Cent écrivains français et étrangers sont réunis dans cet album par le biais de photos issues des collections de l'agence Roger-Violet. Face à leur portrait, figure à chaque fois un extrait de l'une de leurs œuvres, un texte romanesque ou autobiographique, une lettre ou un bout d'entretien. Certains d'entre eux apparaissent jeunes, tels Modiano, Guibert, Le Clézio, Morand ou Peter Handke.

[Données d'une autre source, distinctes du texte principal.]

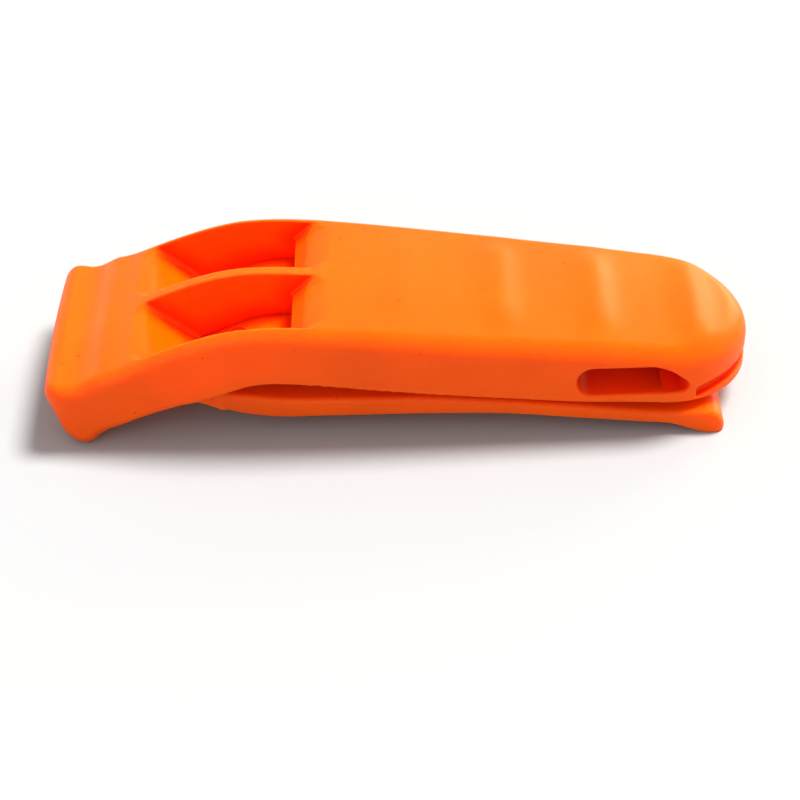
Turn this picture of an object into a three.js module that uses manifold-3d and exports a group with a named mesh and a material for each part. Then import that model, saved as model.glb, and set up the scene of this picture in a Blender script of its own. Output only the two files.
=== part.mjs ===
// Training whistle: a flat two-chamber pealess whistle with a belt clip moulded underneath.
// Millimetres, +Z up. It lies on its mouthpiece lip and its clip tip: mouthpiece towards -X,
// lanyard end towards +X, and y = 0 is the plane of the rib between the two windows.
import * as THREE from 'three';
import { mergeVertices } from 'three/addons/utils/BufferGeometryUtils.js';
import Module from 'manifold-3d';

const wasm = await Module();
wasm.setup();

// Overall body
const halfLength = 34;             // the footprint runs from -halfLength to +halfLength
const rearRadius = 9.4;            // the lanyard end is a half round in plan
const rearSweep = 1.45;            // radians of that half round on each side, up to a small flat
const rearCentreX = halfLength - rearRadius * Math.sin(rearSweep);
const rearFall = { crest: 0.1, keel: 0.06 };
const crownDrop = 0.75;            // the back is this much lower at its edges than along its crest
const backEdgeRound = 2.2;
const wall = 1.25;                 // side walls and middle rib

// Windows and labium (the edge that splits the air jet)
const rampFoot = { x: -19.5, z: 5.5 };
const rampSlope = 0.76;            // fall per millimetre towards the rear
const labiumEdge = { x: -10.3, z: 10.6 };
const labiumBevelSlope = 1.0;
const aboveEverything = 20;

// Tone chambers: two lengths give two notes
const nearChamberEndX = 15.5;
const farChamberEndX = 11.5;
const chamberCeilingFall = 0.064;  // fall per millimetre towards the rear

// Windways: each tapers from the mouth end to its exit at the foot of the ramp
const windwayMouth = { x: -35, z: 2.3, inner: 0.9, outer: 9.4, height: 2.3 };
const windwayExit = { x: -18.8, z: 6.2, inner: 3.0, outer: 8.6, height: 1.3 };

// Lanyard slot and the undercut round the lanyard end
const slotStartX = 16.85;
const slotEndX = 27.6;
const slotRadius = 1.5;
const slotAxisZ = 6.35;
const undercutStartX = 29.3;
const undercutTopZ = 5.6;
const undercutDepth = 0.4;

// Clip: a springy tongue joined to the base plate at its front end
const clipPivot = { x: -17.0, z: 4.3 };
const clipRootRadius = 0.85;
const clipRunningGap = 0.3;
const clipEndX = 31.4;
const clipTipZ = { top: 2.55, nose: 0.75 };

// Back-to-front rows that the outer skin runs through. Each row is one slanting section:
// crest point x, z, keel point x, z, and half of the width.
const skinRows = [
  [-halfLength, 6.0, -32.3, 0.9, 10.2],
  [-33.6, 6.85, -31.8, 0.1, 10.9],
  [-32.7, 7.2, -31.2, 0.0, 11.1],
  [-31.2, 7.25, -29.6, 0.0, 11.1],
  [-29.6, 7.85, -28.6, 0.85, 11.1],
  [-28.0, 8.4, -27.2, 1.65, 11.0],
  [-25.5, 9.35, -24.6, 2.75, 10.9],
  [-22.0, 10.95, -21.4, 3.9, 10.8],
  [-18.9, 12.1, -18.7, 4.5, 10.75],
  [-15.8, 12.85, -15.8, 6.1, 10.7],
  [-12.7, 13.05, -12.7, 7.05, 10.7],
  [-9.0, 12.95, -9.0, 7.05, 10.7],
  [-4.0, 12.6, -4.0, 6.45, 10.6],
  [3.0, 12.0, 3.0, 5.65, 10.4],
  [10.0, 11.4, 10.0, 4.9, 10.1],
  [17.0, 10.8, 17.0, 4.1, 9.75],
  [rearCentreX, 10.05, rearCentreX, 3.65, rearRadius],
];
const skinSectionsPerRow = 3;
const rearSections = 9;

// Bottom of both chambers, which is the upper face of the base plate
const floorLine = [
  [-19.5, 5.5], [-17.4, 6.4], [-16.1, 7.05], [-14.3, 7.75], [-12.7, 8.1], [-10.3, 8.2],
  [-6.5, 7.85], [0, 7.05], [10, 6.0], [15.5, 5.45], [16.9, 4.85], [26.5, 4.85],
];
const plateEnds = { front: -19.5, rear: 26.5 };

// ---------------------------------------------------------------- helpers

function solid(geometry) {
  const bare = geometry.index ? geometry.toNonIndexed() : geometry.clone();
  bare.deleteAttribute('normal');
  bare.deleteAttribute('uv');
  const merged = mergeVertices(bare, 1e-4);
  return new wasm.Manifold(new wasm.Mesh({
    numProp: 3,
    vertProperties: new Float32Array(merged.attributes.position.array),
    triVerts: new Uint32Array(merged.index.array),
  }));
}

function toGeometry(body) {
  const mesh = body.getMesh();
  const geometry = new THREE.BufferGeometry();
  geometry.setAttribute('position', new THREE.BufferAttribute(mesh.vertProperties, 3));
  geometry.setIndex(new THREE.BufferAttribute(mesh.triVerts, 1));
  const faceted = geometry.toNonIndexed();
  faceted.computeVertexNormals();
  return faceted;
}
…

D'autres sont montrés en situation : Saint-Exupéry aux commandes d'un avion, Raymond Queneau sur la plate-forme d'un tram en compagnie des Frères Jacques, Jean Paulhan au téléphone devant son bureau encombré de livres, Nizan signant ses services de presse, Gide dans son célèbre appartement de la rue Vaneau ou Colette à la fenêtre de son appartement du Palais Royal. Quant à Simenon, c'est la célèbre photo où on le voit travailler tandis que son fils joue à ses côtés qui le représente.

224 p., 35 €

 

 

Gallimard histoire

Gallimard, un siècle d'édition

Pour tout savoir sur la prestigieuse maison d'édition, cet ouvrage qui a accompagné l'exposition présentée à la Bibliothèque François Mitterrand au printemps dernier, revêt une valeur inestimable. Il nous plonge dans une histoire passionnante, celle des lettres françaises profondément marquée  par la Deuxième Guerre mondiale. L'iconographie est grandiose avec notamment des photos d'époque et un grand nombre de couvertures de livres. La dimension internationale de la maison est relatée, de même que sa vie interne, les influences des uns et des autres ou ses expériences dans le milieu de la presse. Une soixantaine de lettres, cartes postales ou fiches de lectures signées Modiano, Gary, Camus ou Cocteau sont également reproduites en fac-similé.